**TO BE DONE**
All of the data below should be written out exactly.

══ INPUT DATA

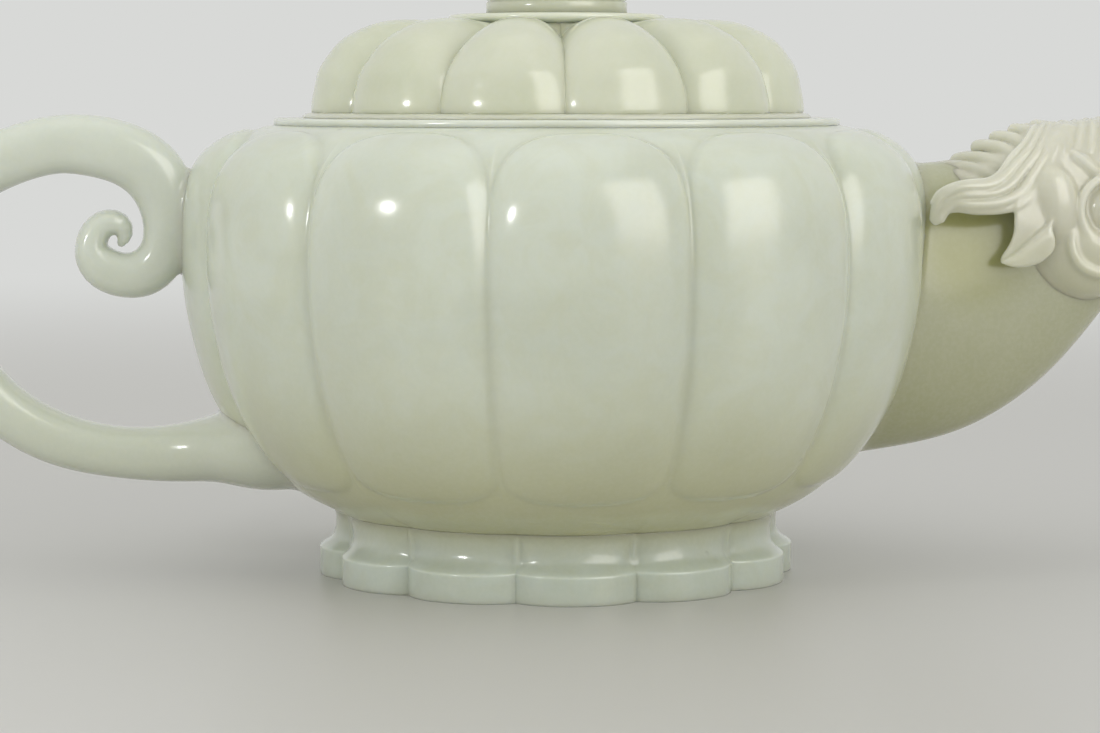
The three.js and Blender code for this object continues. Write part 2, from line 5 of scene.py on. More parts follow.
import bpy
import numpy as np
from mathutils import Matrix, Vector


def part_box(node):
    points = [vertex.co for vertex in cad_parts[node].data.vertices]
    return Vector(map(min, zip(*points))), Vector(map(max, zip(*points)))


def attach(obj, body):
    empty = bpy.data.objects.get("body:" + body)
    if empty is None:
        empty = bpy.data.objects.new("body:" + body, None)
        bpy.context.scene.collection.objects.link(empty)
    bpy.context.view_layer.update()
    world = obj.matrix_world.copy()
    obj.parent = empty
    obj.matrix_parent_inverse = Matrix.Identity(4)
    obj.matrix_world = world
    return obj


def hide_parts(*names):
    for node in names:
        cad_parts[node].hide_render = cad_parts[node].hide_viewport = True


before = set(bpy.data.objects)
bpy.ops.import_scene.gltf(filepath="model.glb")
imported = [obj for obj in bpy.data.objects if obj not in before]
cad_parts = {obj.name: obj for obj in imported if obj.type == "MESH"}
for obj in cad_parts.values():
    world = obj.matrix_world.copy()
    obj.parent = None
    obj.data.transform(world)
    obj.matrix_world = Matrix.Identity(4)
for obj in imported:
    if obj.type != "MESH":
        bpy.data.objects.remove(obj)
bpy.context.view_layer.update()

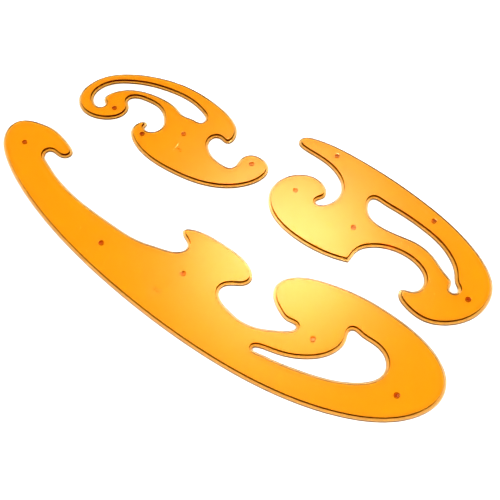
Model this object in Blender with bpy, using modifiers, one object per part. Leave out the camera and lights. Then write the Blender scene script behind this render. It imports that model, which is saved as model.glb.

════

**TASK OUTPUT**
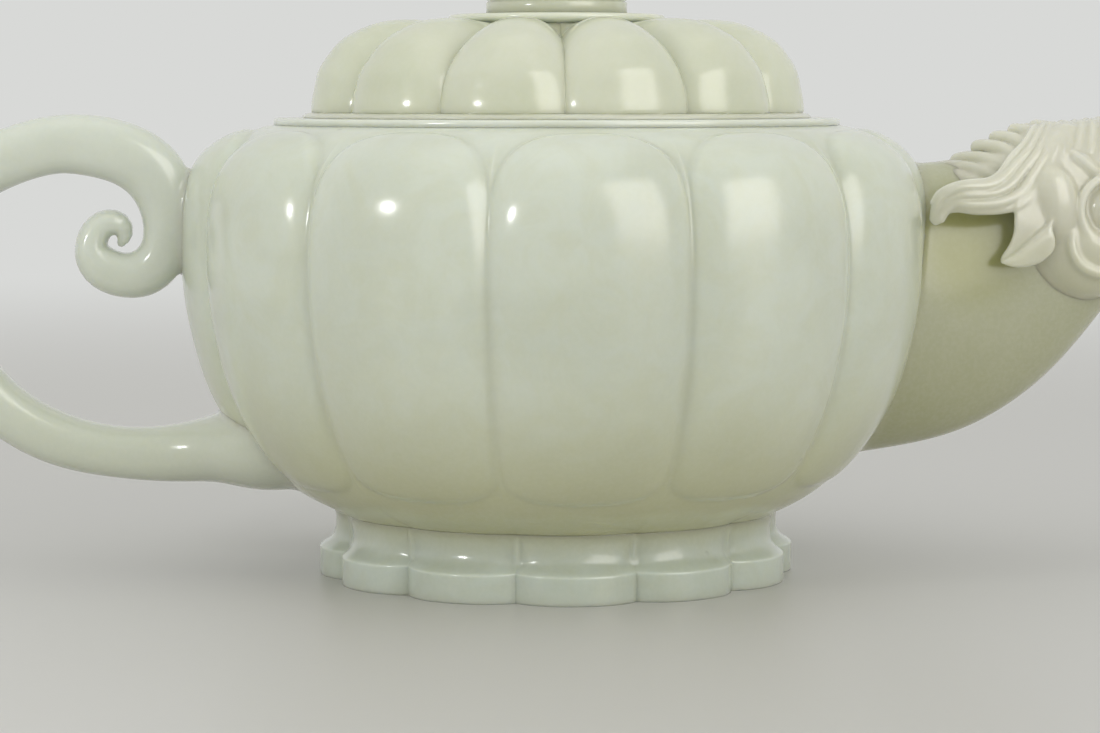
The three.js and Blender code for this object continues. Write part 2, from line 5 of scene.py on. More parts follow.
import bpy
import numpy as np
from mathutils import Matrix, Vector


def part_box(node):
    points = [vertex.co for vertex in cad_parts[node].data.vertices]
    return Vector(map(min, zip(*points))), Vector(map(max, zip(*points)))


def attach(obj, body):
    empty = bpy.data.objects.get("body:" + body)
    if empty is None:
        empty = bpy.data.objects.new("body:" + body, None)
        bpy.context.scene.collection.objects.link(empty)
    bpy.context.view_layer.update()
    world = obj.matrix_world.copy()
    obj.parent = empty
    obj.matrix_parent_inverse = Matrix.Identity(4)
    obj.matrix_world = world
    return obj


def hide_parts(*names):
    for node in names:
        cad_parts[node].hide_render = cad_parts[node].hide_viewport = True


before = set(bpy.data.objects)
bpy.ops.import_scene.gltf(filepath="model.glb")
imported = [obj for obj in bpy.data.objects if obj not in before]
cad_parts = {obj.name: obj for obj in imported if obj.type == "MESH"}
for obj in cad_parts.values():
    world = obj.matrix_world.copy()
    obj.parent = None
    obj.data.transform(world)
    obj.matrix_world = Matrix.Identity(4)
for obj in imported:
    if obj.type != "MESH":
        bpy.data.objects.remove(obj)
bpy.context.view_layer.update()

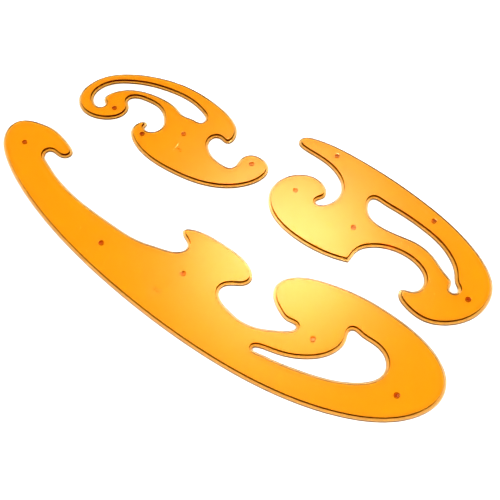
Model this object in Blender with bpy, using modifiers, one object per part. Leave out the camera and lights. Then write the Blender scene script behind this render. It imports that model, which is saved as model.glb.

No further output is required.